Anna Lepetukhina - Analyst
Yes, hello. Actually, most of my questions have been answered. I just have one.
I mean, do you plan any further increase in tariffs because, to a large extent, the stabilization of ATPM in the second quarter was possible due to increase in tariffs in April and May? And do you think that customers are prepared for this?
Thank you.
Mikhail Shamolin - President and CEO
Well, we are doing what we call revenue management policy and I have been talking about it in the previous conference calls. We are always constantly adjusting tariffs and we're trying to, basically, make sure that people who can afford to pay more, pay more. And people who cannot afford to pay more and would churn out of the network otherwise have a tariff for them.
So that's basically our tariff policy. I wouldn't call it the overall, across the board increase, but our target is to hold and improve ATPM. That's how we would formulate it.
Anna Lepetukhina - Analyst
Okay. And can I -- just a follow-up question on the CapEx?
You just mentioned that the CapEx for this year is about like $700 million of $1.4 billion, which is the guidance. It includes 3G CapEx, as well, of $300 million.

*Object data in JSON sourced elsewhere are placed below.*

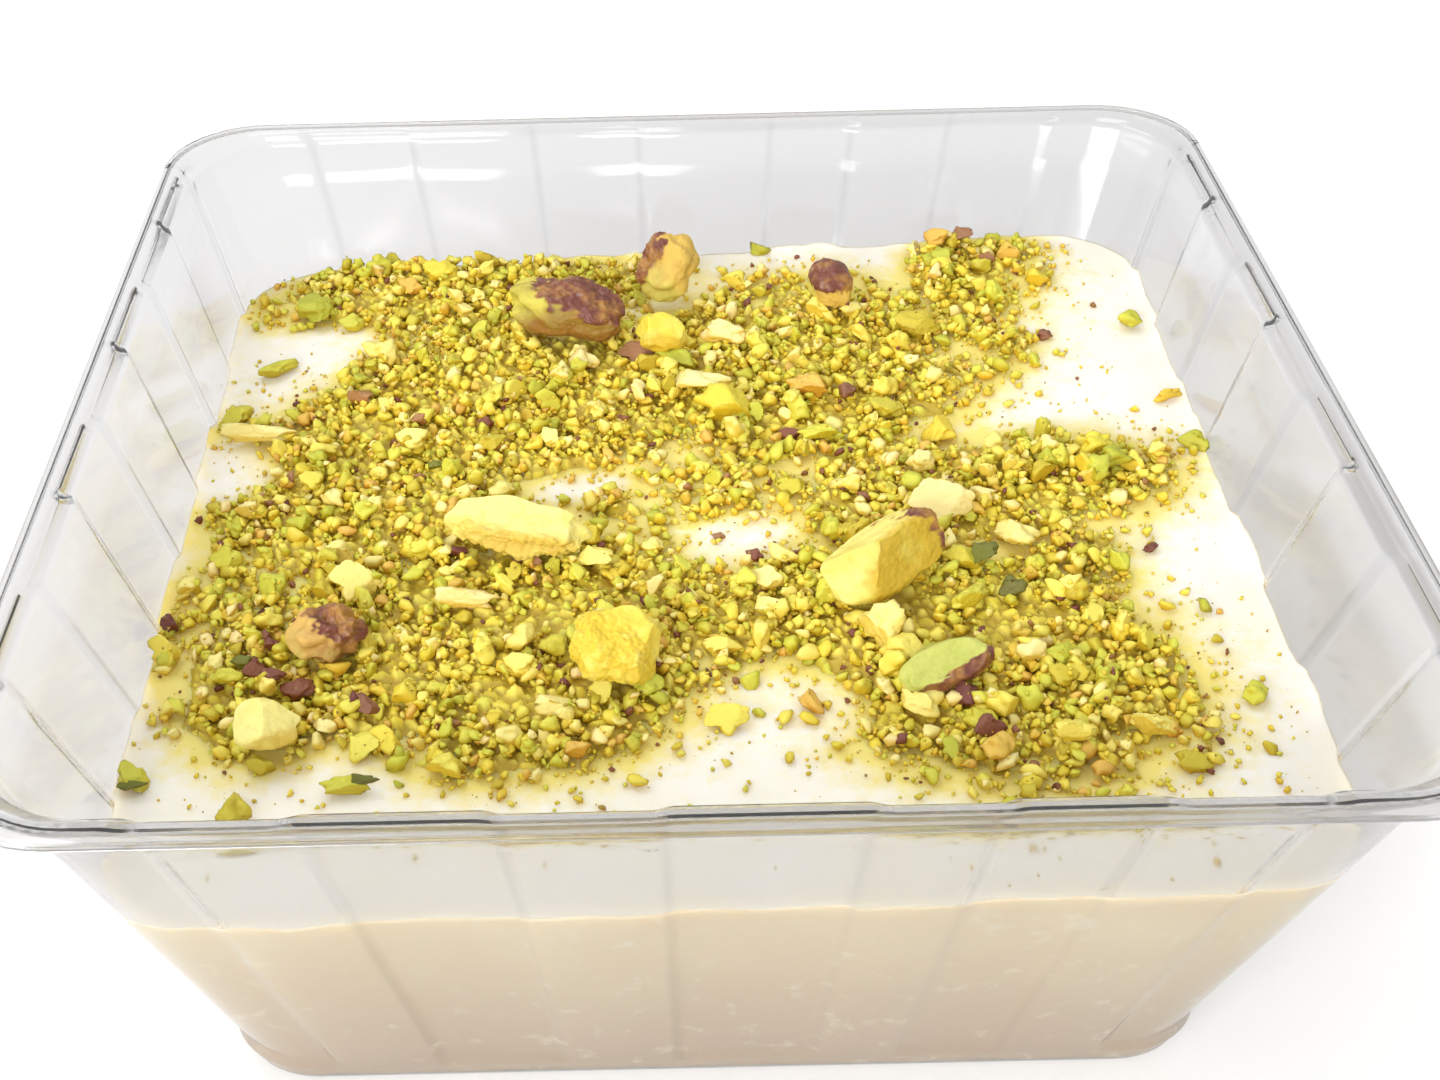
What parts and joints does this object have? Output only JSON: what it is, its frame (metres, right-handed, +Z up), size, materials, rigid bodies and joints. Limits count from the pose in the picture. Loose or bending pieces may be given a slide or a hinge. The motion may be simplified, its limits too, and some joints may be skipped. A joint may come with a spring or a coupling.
{
  "type": "tub of rice pudding",
  "caption": "Creamy kheer rice pudding in a clear square ribbed plastic tub, its level top scattered with chopped pistachio and larger kernels.",
  "frame": {"origin": "middle of the flat underside of the tub", "axes": "+Z up out of the tub; -Y towards the viewer of the front wall; +X to the right"},
  "size_m": [0.13, 0.13, 0.0513],
  "materials": {
    "clear_plastic": "clear, glossy, thin rigid plastic",
    "kheer_cream": "soft creamy white with a satin skin",
    "chopped_pistachio": "dry crumb, yellow green and gold",
    "nut_pale": "matt pale yellow broken nut",
    "nut_gold": "matt golden nut",
    "nut_green": "matt lime green nut",
    "nut_skin": "wrinkled purple brown nut skin"
  },
  "bodies": {
    "root": {"tub": "clear_plastic", "kheer": "kheer_cream", "chopped_nuts": "chopped_pistachio", "chopped_nuts_corner": "chopped_pistachio", "kernel_whole_skinned": "nut_skin", "kernel_leaning": "nut_gold", "kernel_half_large": "nut_pale", "kernel_slab": "nut_pale", "chunk_gold": "nut_gold", "chunk_skinned": "nut_skin", "slice_green": "nut_green", "chunk_pale": "nut_pale", "kernel_tip": "nut_skin", "chunk_yellow": "nut_gold"}
  },
  "joints": []
}
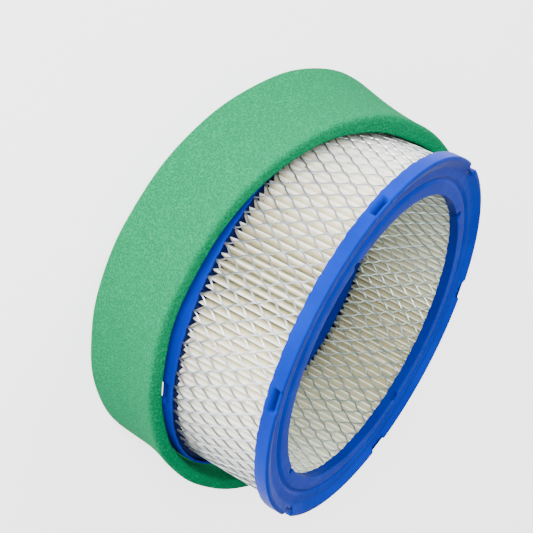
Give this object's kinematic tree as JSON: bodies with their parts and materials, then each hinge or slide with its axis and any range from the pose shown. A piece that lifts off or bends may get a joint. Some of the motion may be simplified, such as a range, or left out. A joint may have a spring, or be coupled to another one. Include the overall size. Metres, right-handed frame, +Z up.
{
  "type": "air filter element",
  "caption": "Round pleated air filter cartridge with moulded end caps and metal screens, leaning in the foam pre-cleaner sleeve that it lifts out of.",
  "frame": {"origin": "centre of the foam sleeve's footprint, at the height of the surface it stands on", "axes": "+Z up along the foam sleeve's axis; the cartridge leans 12.46 degrees from it towards +X, with its front end cap up"},
  "size_m": [0.2056, 0.2048, 0.0991],
  "materials": {
    "cap_urethane": "satin moulded urethane",
    "screen_metal": "bright expanded metal",
    "filter_paper": "matt",
    "foam": "fine open-cell foam"
  },
  "bodies": {
    "sleeve": {"foam_precleaner": "foam"},
    "cartridge": {"front_end_cap": "cap_urethane", "rear_end_cap": "cap_urethane", "outer_screen": "screen_metal", "inner_screen": "screen_metal", "pleated_paper": "filter_paper"}
  },
  "joints": [
    {"name": "cartridge_lift", "type": "slide", "parent": "sleeve", "child": "cartridge", "axis": [0, 0, 1], "range_m": [-0.004, 0.065]}
  ]
}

Andrei Terebenin - VP, Corporate Communications
Can you please repeat the question?
Anna Lepetukhina - Analyst
Okay. So of $1.5 billion CapEx, your guidance for this year, you mentioned that this year CapEx is about $700 million. Does it include 3G CapEx of $300 million, the guidance you gave before?
Mikhail Shamolin - President and CEO
That does include 3G CapEx, but 3G CapEx also is partially in the carryover from 2008 because we started building 3G in 2008.
Anna Lepetukhina - Analyst
Okay. Thank you.
Mikhail Shamolin - President and CEO
You're welcome.
Andrei Terebenin - VP, Corporate Communications
All right.
Ladies and gentlemen, first of all, I want to apologize for the lines this time. We will improve definitely next time. Thank you very much for your time and patience. We welcome you at any time to contact our investor relations department with further questions. A webcast of this discussion will be available on our website if you wish to replay the call and I wish you a very pleasant day. Good-bye.
Operator
Ladies and gentlemen, this concludes the Mobile Telesystems second quarter 2009 financial and operating results conference call. Thank you for your participation and you may now disconnect.